Now think again about Italians and the fact that we are (at least in the general opinion outside of Italy) frequent liars, lazy workers and other nice things. Think for a moment the way we do things and correlate them to what you just read: we do expect others to be like us, we do expect them to lie or to be a frequent liar, we accept the “half truth” of things as an acceptable social behavior, we do expect that under pressure you’ll lie to us and we do know that we do not really need to know you’re lying but we need to know if you are that kind of person that will do that only when under pressure or constantly..’casue in the last case we do know we have to learn, adapt and react in a different way.

Am I saying that Italians do it better? Nah I’m not Madonna and anyway I’m not that egocentric (even if my wife would not agree on this point with me) what I’m saying is that if we go down the road of discipline the way we do treat identities to the level that we “know” everything in real-time we must be really sure of what we know or at least we do think we know.

And here comes the second type of liar the “rare liar”. This is quite an interesting use case, this individual is enabled, he apply the security policies diligently, he/she has an higher degree in terms of moral and integrity still he may, under certain conditions, lie to us, slowing down the entire process of reaction to a breach.

So the question in this case is how do I handle this type of persona? well let me play a little bit with you.
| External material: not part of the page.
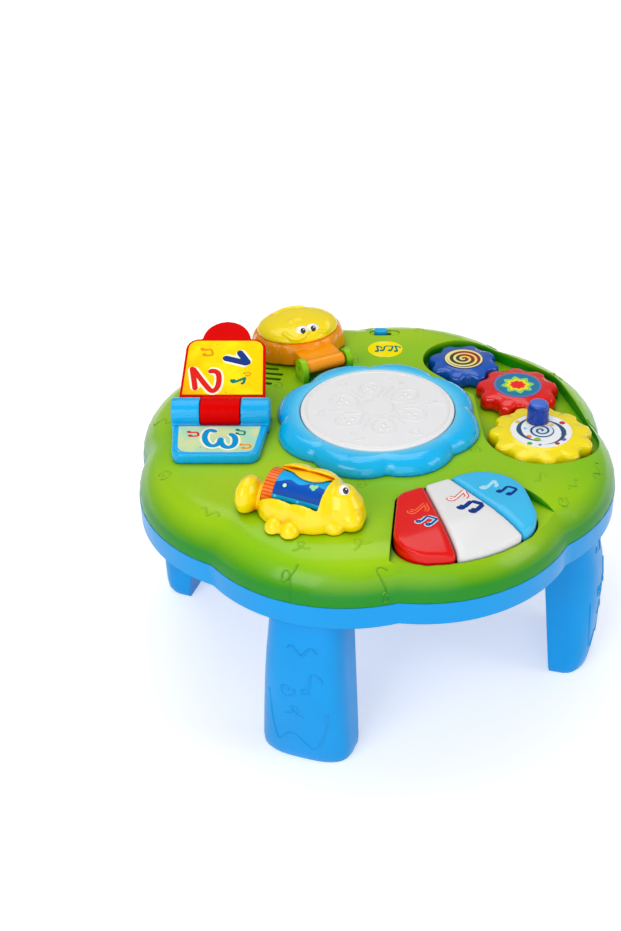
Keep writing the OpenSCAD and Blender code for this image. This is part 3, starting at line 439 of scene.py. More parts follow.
LEG_DOODLES = (
    (FOOT_SWAG, 0, 22, 19), (CURL, -8, 62, 7), (QUAVER, 9, 70, 10), (WAVE, 2, 92, 8),
    (LOOP, -3, 45, 6),
)
LEGS = {
    "leg_front_left": 225, "leg_front_right": 315, "leg_rear_left": 135, "leg_rear_right": 45,
}
OUTSIDE = 240
leg_blue = plastic(
    "leg_blue", SKIRT_BLUE, gloss=0.36, edge=1.2, mottle=0.2, coat=0.12, shine=0.2)

for node, angle in LEGS.items():
    leg = joined_copy(node)
    outer = BVHTree.FromBMesh(leg)
    turn = Matrix.Rotation(radians(angle), 4, "Z")
    inwards = turn.to_3x3() @ Vector((-1, 0, 0))
    for shape, across, up, size in LEG_DOODLES:
        for line in scaled(shape, across, up, size):
            start = [turn @ Vector((OUTSIDE, x, z)) for x, z in line]
            raised_line(leg, start, 0.75, surface=outer, aim=inwards)
    level_faces(settle(
        node + "_moulding", leg, leg_blue, node + "_body", [node]))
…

Let say you are that type of persona, you’re pretty sure you do not share company data around, you apply the basic principle of security so this case should not apply to you.

So questions are:

  • have you ever read a sensitve email/communication on a plane, train, plublic place?
  • have you ever had a sensitive conversation while in public?
  • have you ever used a company device to access your personal data ?
  • have you ever recharged a company device to a public USB recharger ?

I could continue but you already lied to me..well actually to yourself..so now you know how to handle the rare liar.